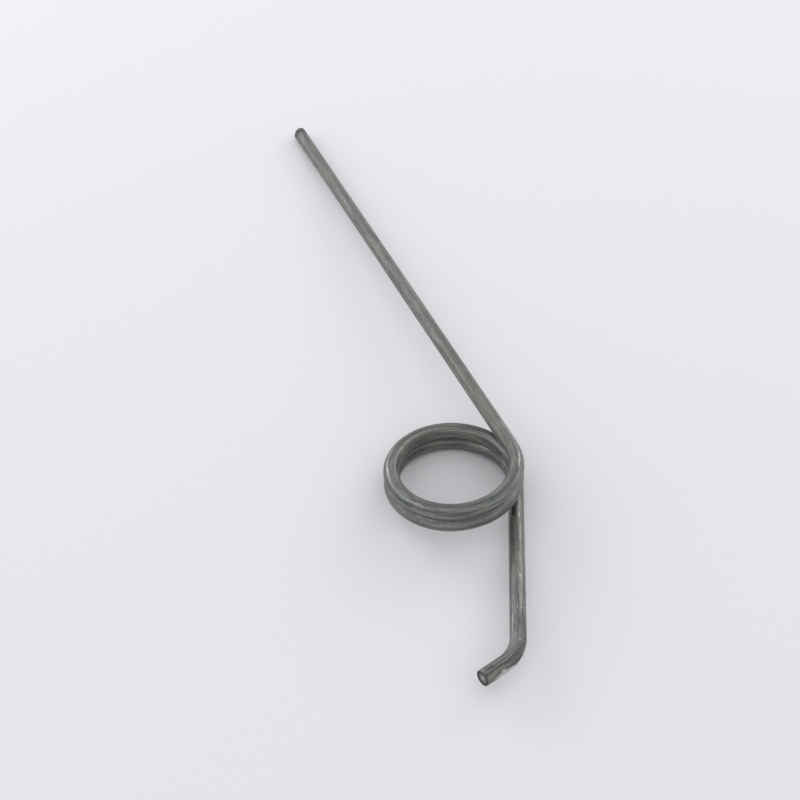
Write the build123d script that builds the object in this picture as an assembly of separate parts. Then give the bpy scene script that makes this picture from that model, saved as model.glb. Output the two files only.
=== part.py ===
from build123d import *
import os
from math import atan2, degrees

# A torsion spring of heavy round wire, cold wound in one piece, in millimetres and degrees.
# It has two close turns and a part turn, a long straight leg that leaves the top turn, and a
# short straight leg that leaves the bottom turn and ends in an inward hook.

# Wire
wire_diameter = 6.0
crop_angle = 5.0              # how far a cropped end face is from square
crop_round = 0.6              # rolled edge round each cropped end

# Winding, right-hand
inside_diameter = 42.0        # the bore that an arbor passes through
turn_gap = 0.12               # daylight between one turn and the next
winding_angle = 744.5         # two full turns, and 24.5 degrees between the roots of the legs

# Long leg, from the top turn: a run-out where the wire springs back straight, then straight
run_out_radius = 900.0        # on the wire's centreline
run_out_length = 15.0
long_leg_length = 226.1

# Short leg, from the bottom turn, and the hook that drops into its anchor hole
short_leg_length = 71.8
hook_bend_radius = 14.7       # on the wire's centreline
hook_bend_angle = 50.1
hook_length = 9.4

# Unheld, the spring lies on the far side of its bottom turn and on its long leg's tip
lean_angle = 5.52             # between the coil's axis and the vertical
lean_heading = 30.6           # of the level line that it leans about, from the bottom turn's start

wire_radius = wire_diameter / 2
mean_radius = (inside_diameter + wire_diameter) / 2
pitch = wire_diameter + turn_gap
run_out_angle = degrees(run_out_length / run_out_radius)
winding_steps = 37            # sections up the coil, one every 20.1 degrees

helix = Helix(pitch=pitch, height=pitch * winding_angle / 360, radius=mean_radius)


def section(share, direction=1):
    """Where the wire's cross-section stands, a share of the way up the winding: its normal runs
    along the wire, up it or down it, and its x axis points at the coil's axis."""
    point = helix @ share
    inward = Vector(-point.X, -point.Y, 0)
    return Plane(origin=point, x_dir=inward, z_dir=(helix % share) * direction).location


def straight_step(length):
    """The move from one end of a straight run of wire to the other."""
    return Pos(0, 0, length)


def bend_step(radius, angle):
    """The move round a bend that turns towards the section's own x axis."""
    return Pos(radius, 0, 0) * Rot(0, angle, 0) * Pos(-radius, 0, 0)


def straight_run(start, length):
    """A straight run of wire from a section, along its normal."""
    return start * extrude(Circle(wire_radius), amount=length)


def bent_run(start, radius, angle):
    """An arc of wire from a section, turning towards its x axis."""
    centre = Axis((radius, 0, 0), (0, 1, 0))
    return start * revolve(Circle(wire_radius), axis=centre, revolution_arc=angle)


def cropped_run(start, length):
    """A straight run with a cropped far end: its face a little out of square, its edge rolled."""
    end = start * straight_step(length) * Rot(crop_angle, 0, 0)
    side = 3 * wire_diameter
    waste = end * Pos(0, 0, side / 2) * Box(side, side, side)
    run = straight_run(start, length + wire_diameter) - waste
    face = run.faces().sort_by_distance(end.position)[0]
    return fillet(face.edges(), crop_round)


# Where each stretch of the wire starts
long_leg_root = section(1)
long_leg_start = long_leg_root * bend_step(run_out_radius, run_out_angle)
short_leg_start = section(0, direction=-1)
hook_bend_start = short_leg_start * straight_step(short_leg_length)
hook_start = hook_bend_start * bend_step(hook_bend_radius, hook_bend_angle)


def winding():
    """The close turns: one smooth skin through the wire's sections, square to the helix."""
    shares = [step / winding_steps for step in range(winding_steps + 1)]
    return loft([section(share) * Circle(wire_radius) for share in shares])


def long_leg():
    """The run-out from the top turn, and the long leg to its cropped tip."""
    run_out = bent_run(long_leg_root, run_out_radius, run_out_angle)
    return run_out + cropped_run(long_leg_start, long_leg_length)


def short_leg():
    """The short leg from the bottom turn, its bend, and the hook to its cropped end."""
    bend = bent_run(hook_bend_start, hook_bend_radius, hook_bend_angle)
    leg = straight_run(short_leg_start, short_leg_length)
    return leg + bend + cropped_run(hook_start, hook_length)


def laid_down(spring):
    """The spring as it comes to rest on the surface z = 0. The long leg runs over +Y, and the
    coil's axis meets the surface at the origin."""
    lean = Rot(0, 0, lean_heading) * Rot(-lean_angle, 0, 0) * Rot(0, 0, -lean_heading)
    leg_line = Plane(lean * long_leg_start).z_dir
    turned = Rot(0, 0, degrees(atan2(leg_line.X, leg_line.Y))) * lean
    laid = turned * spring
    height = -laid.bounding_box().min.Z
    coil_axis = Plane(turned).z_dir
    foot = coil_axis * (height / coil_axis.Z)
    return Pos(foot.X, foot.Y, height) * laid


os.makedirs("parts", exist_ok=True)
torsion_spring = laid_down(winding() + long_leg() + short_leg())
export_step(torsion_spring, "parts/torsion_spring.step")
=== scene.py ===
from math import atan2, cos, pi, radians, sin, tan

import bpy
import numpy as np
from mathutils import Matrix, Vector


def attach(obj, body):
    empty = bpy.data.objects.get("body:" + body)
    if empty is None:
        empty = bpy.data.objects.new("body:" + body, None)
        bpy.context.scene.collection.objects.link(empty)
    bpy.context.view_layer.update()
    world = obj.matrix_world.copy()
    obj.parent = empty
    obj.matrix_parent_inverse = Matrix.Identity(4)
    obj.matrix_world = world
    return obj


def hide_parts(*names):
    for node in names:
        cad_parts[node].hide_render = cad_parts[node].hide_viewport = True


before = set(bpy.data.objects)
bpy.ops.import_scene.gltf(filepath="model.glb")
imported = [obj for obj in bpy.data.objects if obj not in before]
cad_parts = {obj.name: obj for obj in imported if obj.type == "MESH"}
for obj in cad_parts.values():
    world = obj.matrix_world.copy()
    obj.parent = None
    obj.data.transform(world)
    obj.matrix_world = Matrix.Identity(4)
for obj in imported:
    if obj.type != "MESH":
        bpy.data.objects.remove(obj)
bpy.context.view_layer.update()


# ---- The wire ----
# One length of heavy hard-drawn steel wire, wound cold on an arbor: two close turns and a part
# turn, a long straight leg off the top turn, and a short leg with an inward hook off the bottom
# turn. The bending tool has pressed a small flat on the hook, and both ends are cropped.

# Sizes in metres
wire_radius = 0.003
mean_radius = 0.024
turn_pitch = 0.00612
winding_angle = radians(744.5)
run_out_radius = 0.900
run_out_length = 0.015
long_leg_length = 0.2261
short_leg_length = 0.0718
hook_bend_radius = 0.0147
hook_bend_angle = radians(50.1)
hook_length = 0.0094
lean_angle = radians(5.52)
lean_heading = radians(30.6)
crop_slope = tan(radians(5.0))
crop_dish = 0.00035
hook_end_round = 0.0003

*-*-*

_TASK TO COMPLETE:_ Begin with the line that has "return Pos(foot.X, foot.Y, height) * laid" in the listing above and end after the line that has "for node in"; output those lines exactly.

_THE ANSWER:_
    return Pos(foot.X, foot.Y, height) * laid


os.makedirs("parts", exist_ok=True)
torsion_spring = laid_down(winding() + long_leg() + short_leg())
export_step(torsion_spring, "parts/torsion_spring.step")
=== scene.py ===
from math import atan2, cos, pi, radians, sin, tan

import bpy
import numpy as np
from mathutils import Matrix, Vector


def attach(obj, body):
    empty = bpy.data.objects.get("body:" + body)
    if empty is None:
        empty = bpy.data.objects.new("body:" + body, None)
        bpy.context.scene.collection.objects.link(empty)
    bpy.context.view_layer.update()
    world = obj.matrix_world.copy()
    obj.parent = empty
    obj.matrix_parent_inverse = Matrix.Identity(4)
    obj.matrix_world = world
    return obj


def hide_parts(*names):
    for node in names:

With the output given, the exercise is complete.